### SUPPLIED DATA
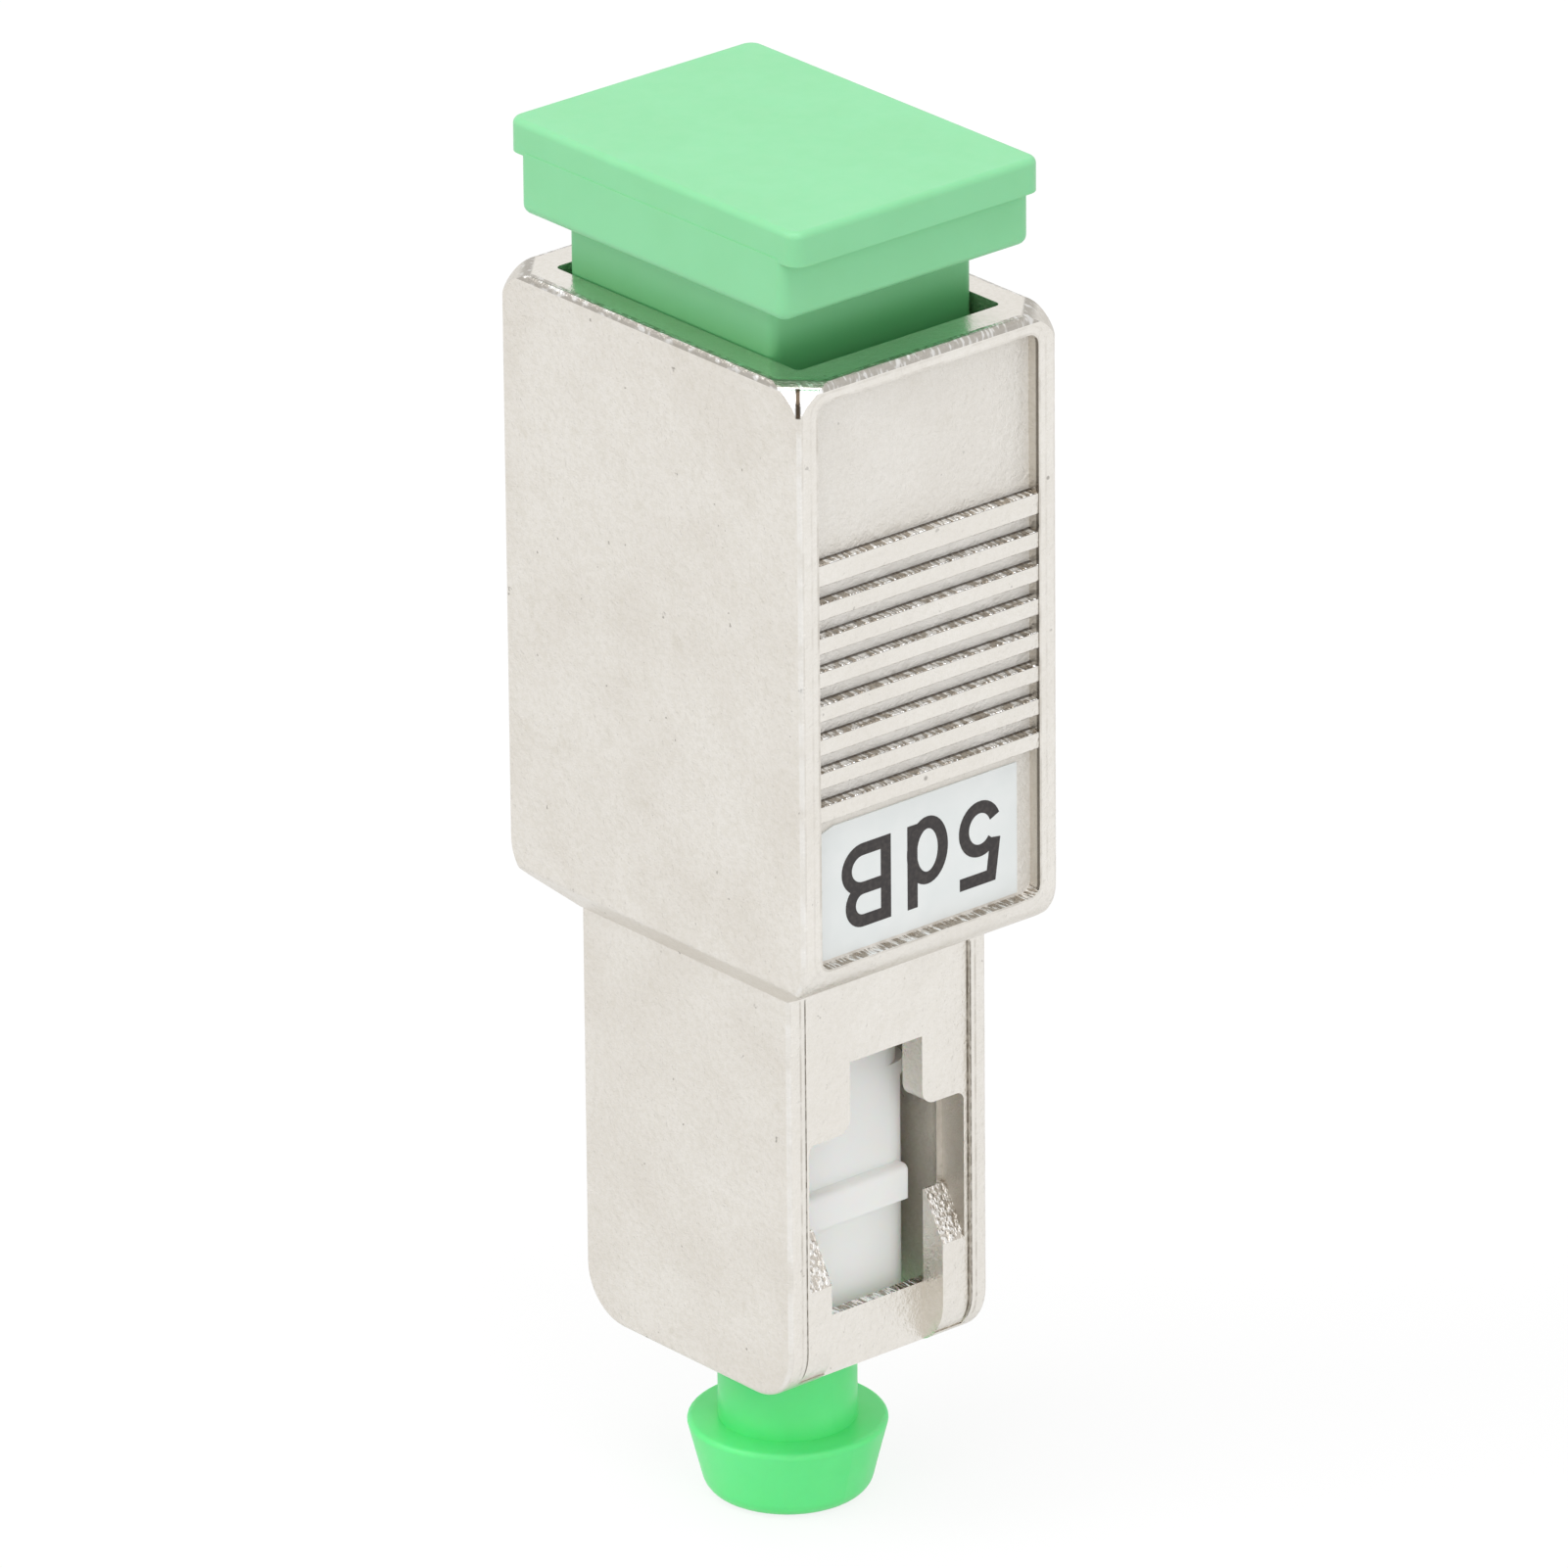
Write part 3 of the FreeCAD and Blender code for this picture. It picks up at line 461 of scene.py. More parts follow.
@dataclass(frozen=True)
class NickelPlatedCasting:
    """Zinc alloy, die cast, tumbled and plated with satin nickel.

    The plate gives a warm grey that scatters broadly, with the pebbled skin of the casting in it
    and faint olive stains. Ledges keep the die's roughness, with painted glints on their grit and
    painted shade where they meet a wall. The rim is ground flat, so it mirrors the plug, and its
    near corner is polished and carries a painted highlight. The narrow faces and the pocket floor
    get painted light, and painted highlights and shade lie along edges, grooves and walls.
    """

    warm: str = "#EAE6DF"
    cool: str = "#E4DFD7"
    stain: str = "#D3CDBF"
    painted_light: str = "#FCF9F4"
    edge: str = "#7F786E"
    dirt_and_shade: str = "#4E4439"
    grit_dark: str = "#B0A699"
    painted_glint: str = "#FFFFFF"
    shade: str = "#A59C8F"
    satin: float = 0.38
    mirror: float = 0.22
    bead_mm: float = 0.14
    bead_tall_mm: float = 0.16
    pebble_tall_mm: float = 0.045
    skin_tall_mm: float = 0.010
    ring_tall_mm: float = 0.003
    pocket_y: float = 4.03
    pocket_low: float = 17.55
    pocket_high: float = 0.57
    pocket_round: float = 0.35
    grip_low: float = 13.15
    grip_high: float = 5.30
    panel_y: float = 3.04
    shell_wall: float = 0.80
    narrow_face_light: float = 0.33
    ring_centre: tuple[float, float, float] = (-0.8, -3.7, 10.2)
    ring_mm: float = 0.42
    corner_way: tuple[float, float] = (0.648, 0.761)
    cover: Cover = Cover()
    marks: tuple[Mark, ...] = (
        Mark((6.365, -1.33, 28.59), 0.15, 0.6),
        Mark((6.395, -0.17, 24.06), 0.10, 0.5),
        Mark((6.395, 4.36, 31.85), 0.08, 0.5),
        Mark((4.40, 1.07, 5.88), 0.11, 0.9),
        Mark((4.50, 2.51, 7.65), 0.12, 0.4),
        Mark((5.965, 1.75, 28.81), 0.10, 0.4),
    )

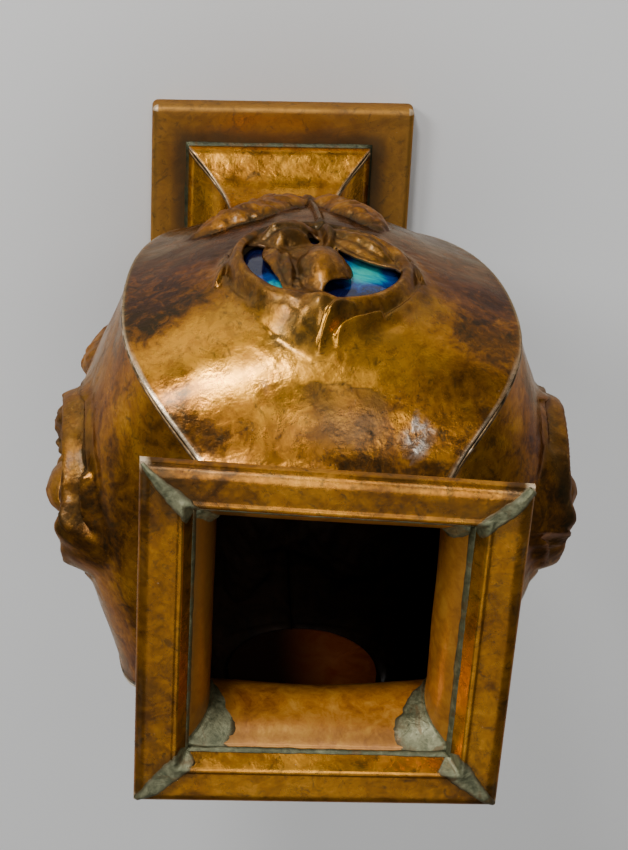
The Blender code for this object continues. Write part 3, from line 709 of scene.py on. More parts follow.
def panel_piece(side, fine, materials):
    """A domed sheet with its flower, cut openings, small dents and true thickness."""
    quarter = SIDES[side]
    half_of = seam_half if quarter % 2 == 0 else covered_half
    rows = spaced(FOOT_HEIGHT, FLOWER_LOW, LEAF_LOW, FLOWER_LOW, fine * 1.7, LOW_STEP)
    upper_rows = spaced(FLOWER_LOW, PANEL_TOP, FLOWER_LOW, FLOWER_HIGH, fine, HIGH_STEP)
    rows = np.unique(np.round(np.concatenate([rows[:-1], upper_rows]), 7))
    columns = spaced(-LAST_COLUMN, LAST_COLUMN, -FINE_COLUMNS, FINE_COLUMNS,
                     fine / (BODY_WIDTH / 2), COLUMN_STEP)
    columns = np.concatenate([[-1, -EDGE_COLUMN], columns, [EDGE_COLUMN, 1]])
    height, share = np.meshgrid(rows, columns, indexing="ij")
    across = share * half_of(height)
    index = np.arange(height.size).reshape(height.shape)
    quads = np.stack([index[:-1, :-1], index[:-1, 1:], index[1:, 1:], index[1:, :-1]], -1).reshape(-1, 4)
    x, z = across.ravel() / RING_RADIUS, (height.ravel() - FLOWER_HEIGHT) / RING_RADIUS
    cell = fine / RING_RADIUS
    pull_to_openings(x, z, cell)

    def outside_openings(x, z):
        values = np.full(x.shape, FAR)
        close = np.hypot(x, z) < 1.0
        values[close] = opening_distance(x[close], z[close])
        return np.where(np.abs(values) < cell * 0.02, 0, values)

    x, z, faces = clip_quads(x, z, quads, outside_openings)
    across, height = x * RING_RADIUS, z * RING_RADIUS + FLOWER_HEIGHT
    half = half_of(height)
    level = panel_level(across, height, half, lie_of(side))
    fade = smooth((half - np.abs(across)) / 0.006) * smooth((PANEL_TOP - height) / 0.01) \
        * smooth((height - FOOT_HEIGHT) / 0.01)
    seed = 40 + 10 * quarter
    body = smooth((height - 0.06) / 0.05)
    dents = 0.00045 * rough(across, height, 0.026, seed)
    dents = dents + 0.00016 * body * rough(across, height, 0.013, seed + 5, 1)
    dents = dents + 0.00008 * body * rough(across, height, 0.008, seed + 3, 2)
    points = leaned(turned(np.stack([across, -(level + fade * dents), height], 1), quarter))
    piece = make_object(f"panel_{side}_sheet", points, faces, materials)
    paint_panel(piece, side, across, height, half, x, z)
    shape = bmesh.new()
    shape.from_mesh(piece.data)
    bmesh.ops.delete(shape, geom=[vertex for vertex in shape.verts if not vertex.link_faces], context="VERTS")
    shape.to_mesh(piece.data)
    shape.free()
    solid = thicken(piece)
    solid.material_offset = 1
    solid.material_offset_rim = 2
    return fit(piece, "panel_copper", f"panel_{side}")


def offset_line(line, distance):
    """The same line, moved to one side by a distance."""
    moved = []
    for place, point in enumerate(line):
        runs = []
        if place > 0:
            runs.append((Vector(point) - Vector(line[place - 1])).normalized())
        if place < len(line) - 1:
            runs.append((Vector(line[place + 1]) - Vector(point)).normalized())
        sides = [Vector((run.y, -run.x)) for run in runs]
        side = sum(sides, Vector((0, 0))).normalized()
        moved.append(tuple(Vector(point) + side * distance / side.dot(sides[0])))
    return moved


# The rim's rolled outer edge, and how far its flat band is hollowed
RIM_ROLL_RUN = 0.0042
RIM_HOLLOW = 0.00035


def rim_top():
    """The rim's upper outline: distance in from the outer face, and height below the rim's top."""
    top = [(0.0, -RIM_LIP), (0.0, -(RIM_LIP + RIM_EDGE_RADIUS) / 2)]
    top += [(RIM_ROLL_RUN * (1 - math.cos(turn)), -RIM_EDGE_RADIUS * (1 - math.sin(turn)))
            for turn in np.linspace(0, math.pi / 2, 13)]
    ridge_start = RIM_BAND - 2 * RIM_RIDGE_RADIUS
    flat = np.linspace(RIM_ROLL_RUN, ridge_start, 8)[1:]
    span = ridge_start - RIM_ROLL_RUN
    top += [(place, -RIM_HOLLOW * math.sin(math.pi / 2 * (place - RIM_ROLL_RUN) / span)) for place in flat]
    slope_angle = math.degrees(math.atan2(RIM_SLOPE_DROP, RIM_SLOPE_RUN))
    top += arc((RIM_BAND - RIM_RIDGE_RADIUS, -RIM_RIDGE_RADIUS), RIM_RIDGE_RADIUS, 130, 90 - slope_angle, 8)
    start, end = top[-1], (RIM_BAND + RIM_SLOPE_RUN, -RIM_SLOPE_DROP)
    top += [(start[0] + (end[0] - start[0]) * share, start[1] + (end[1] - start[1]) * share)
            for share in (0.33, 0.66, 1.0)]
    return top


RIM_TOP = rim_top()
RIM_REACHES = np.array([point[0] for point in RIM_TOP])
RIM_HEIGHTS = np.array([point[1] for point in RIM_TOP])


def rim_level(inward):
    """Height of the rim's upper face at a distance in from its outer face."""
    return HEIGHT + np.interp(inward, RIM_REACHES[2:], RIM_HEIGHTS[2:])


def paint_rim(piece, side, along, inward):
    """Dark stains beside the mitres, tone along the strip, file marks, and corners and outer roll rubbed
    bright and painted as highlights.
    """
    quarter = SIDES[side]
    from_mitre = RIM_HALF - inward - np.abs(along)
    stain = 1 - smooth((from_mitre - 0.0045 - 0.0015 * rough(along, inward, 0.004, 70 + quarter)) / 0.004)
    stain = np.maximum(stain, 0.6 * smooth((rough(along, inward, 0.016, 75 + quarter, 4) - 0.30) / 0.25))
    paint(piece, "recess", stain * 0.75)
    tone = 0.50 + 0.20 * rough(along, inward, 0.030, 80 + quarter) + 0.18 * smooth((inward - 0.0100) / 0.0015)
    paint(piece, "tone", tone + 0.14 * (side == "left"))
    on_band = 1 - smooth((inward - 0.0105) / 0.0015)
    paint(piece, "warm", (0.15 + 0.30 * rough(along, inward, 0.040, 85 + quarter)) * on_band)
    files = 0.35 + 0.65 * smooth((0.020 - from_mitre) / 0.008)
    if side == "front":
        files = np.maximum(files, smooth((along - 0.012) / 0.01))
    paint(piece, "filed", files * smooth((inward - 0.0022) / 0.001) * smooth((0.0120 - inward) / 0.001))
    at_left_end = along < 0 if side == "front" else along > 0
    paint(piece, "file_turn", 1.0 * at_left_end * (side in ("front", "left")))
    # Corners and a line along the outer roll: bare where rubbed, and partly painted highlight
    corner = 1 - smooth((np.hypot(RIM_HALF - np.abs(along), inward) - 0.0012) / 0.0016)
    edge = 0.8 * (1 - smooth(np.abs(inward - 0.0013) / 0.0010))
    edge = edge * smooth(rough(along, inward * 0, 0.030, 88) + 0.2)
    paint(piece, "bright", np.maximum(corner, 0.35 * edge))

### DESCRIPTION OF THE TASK
Quote every line of the records above, from the first down to the one holding "with satin nickel.", exactly as written.

### FINAL RESULT
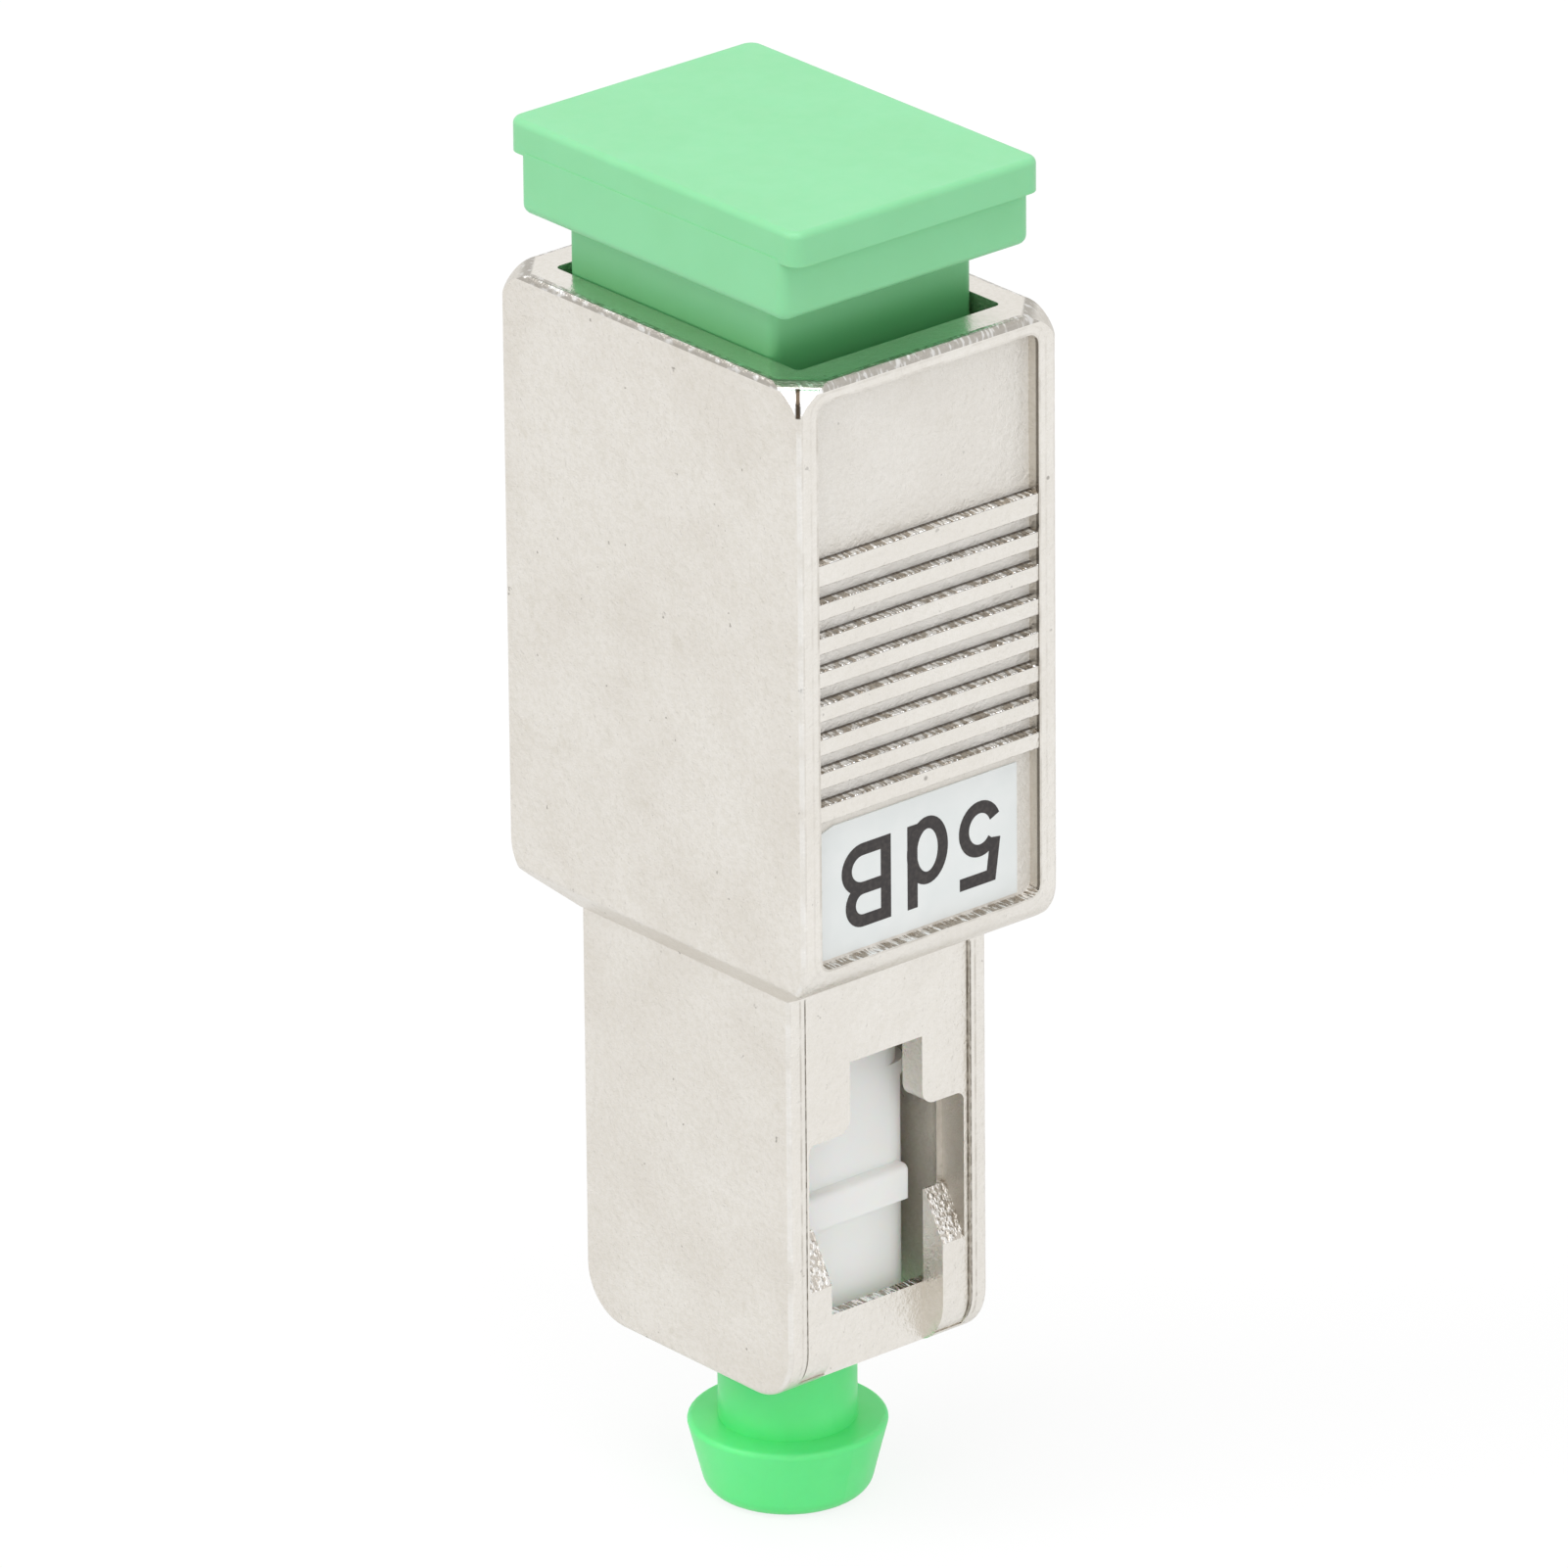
Write part 3 of the FreeCAD and Blender code for this picture. It picks up at line 461 of scene.py. More parts follow.
@dataclass(frozen=True)
class NickelPlatedCasting:
    """Zinc alloy, die cast, tumbled and plated with satin nickel.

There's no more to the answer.